In the spring of 2010, Community Board One found itself at the center of another global debate—the one over the building of the so-called "Ground Zero mosque." There were grumbles in the audience that, knowing of this new bout of attention, the board is engaging in a bit of grandstanding.
"We're a local community that's at the center of the world," said State Senator Dan Squadron at yesterday's meeting, "and that's something that this community is prepared for."
Whether Shan can continue to move the General Assembly in the direction of negotiation, though, is the essential question.
But as always, once the grandstanding had ended, talk ultimately returned to the specifics of the resolution on the table.
The community board members settled on a draft that calls on the protesters to enforce a limit on drums and other instruments to two hours at midday, arrange bathrooms "to eliminate use of retail shop and residential doorways," abide by the Good Neighbor Policy, work with small business to address the impact of the protests on their affairs, and move toward a removal of some of the many barricades erected by the New York City Policy Department at the site.
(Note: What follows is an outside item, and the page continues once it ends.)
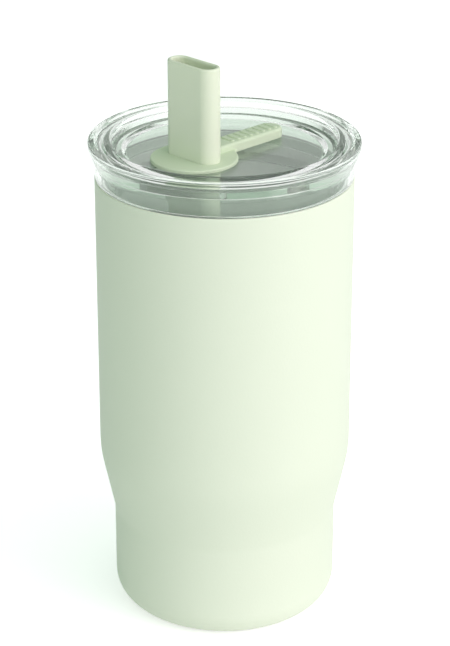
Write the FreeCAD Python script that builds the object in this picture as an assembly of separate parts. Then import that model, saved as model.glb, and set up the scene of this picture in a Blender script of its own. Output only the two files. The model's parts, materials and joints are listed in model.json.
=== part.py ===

The resolution passed both committees, and heads now to the full community board for approval.
Now, the General Assembly must ensure protesters abide by the agreement, lest powers less inclined to produce resolutions supporting the spirit of the protest while issuing noise complaints become involved.
After the meeting wrapped up, Paul Beban, a local resident who had spoken out against the current state of affairs during the meeting, offered his assessment.
"I want the world to be a better place, too, and I think if there was a way to engage with this movement, people would be totally into it. I'm all for experimental democracy," he said. "But this isn't working."